> [Task instructions]: Write each line out again exactly as written.

-=-=-

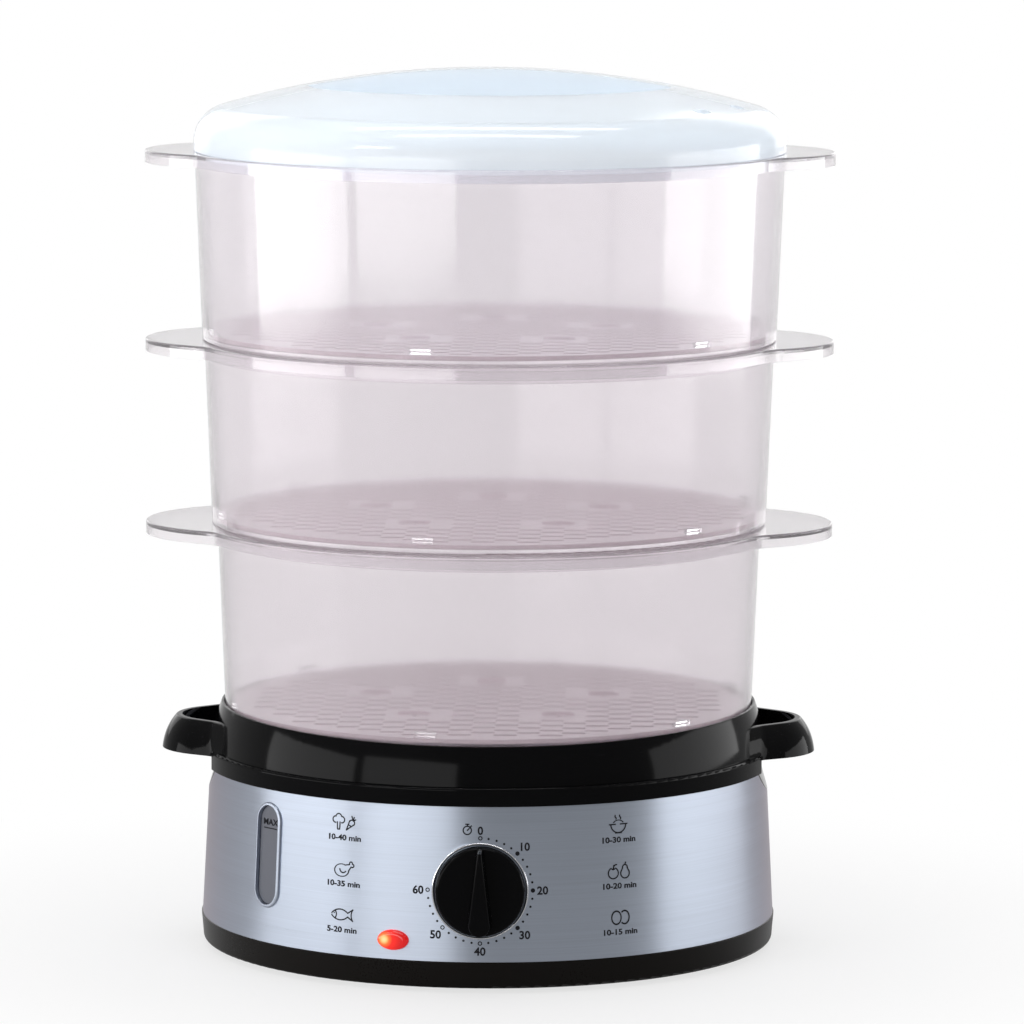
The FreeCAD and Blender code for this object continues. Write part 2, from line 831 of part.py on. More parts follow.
def thermostat():
    top = plate_under + heater_rise
    low = top - thermostat_height
    cap = disc(thermostat_radius, low, top)
    side = (-blade_thickness / 2, blade_thickness / 2)
    blades = [block((x - blade_width / 2, x + blade_width / 2), side, low - blade_length, low)
              for x in (-thermostat_blade_pitch / 2, thermostat_blade_pitch / 2)]
    return fuse([cap, *blades])


def thermal_fuse():
    centre = plate_under + heater_rise - fuse_radius
    return Part.makeCylinder(fuse_radius, fuse_length, V(-fuse_length / 2, -fuse_place, centre), V(1, 0, 0))


def steam_ring():
    low, high = tank_floor_top, tank_floor_top + steam_ring_height
    ring = tube(steam_ring_radius, steam_ring_radius - steam_ring_wall, low, high)
    bead_inner = steam_ring_radius - steam_ring_wall / 2
    bead = tube(steam_ring_radius + steam_bead, bead_inner, high - steam_bead_height, high)
    half = steam_arch_width / 2
    arches = []
    for i in range(steam_arches):
        arch = block((0, 2 * steam_ring_radius), (-half, half), low, low + steam_arch_height)
        arches.append(turned_copy(arch, (i + 0.5) * 360 / steam_arches))
    return fuse([ring, bead]).cut(Part.makeCompound(arches))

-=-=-

> [Written answer]:
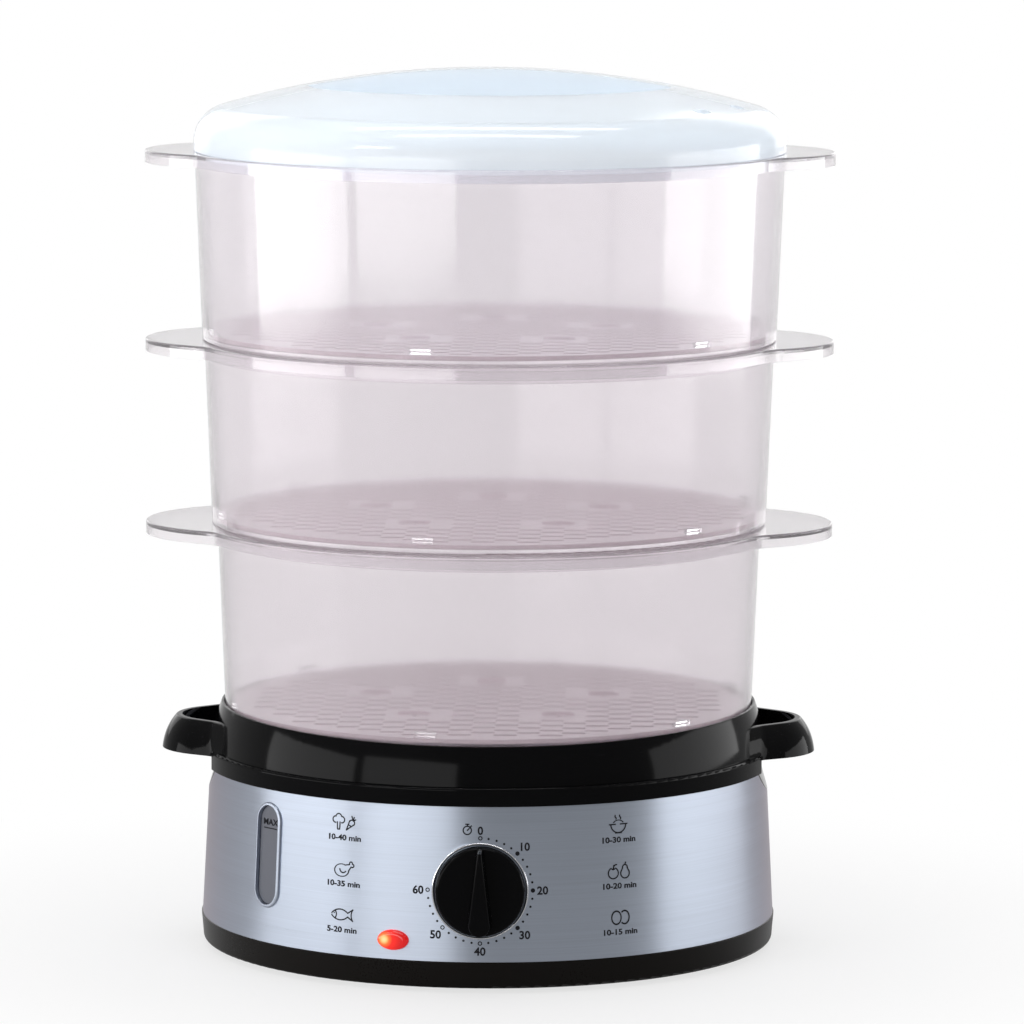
The FreeCAD and Blender code for this object continues. Write part 2, from line 831 of part.py on. More parts follow.
def thermostat():
    top = plate_under + heater_rise
    low = top - thermostat_height
    cap = disc(thermostat_radius, low, top)
    side = (-blade_thickness / 2, blade_thickness / 2)
    blades = [block((x - blade_width / 2, x + blade_width / 2), side, low - blade_length, low)
              for x in (-thermostat_blade_pitch / 2, thermostat_blade_pitch / 2)]
    return fuse([cap, *blades])


def thermal_fuse():
    centre = plate_under + heater_rise - fuse_radius
    return Part.makeCylinder(fuse_radius, fuse_length, V(-fuse_length / 2, -fuse_place, centre), V(1, 0, 0))


def steam_ring():
    low, high = tank_floor_top, tank_floor_top + steam_ring_height
    ring = tube(steam_ring_radius, steam_ring_radius - steam_ring_wall, low, high)
    bead_inner = steam_ring_radius - steam_ring_wall / 2
    bead = tube(steam_ring_radius + steam_bead, bead_inner, high - steam_bead_height, high)
    half = steam_arch_width / 2
    arches = []
    for i in range(steam_arches):
        arch = block((0, 2 * steam_ring_radius), (-half, half), low, low + steam_arch_height)
        arches.append(turned_copy(arch, (i + 0.5) * 360 / steam_arches))
    return fuse([ring, bead]).cut(Part.makeCompound(arches))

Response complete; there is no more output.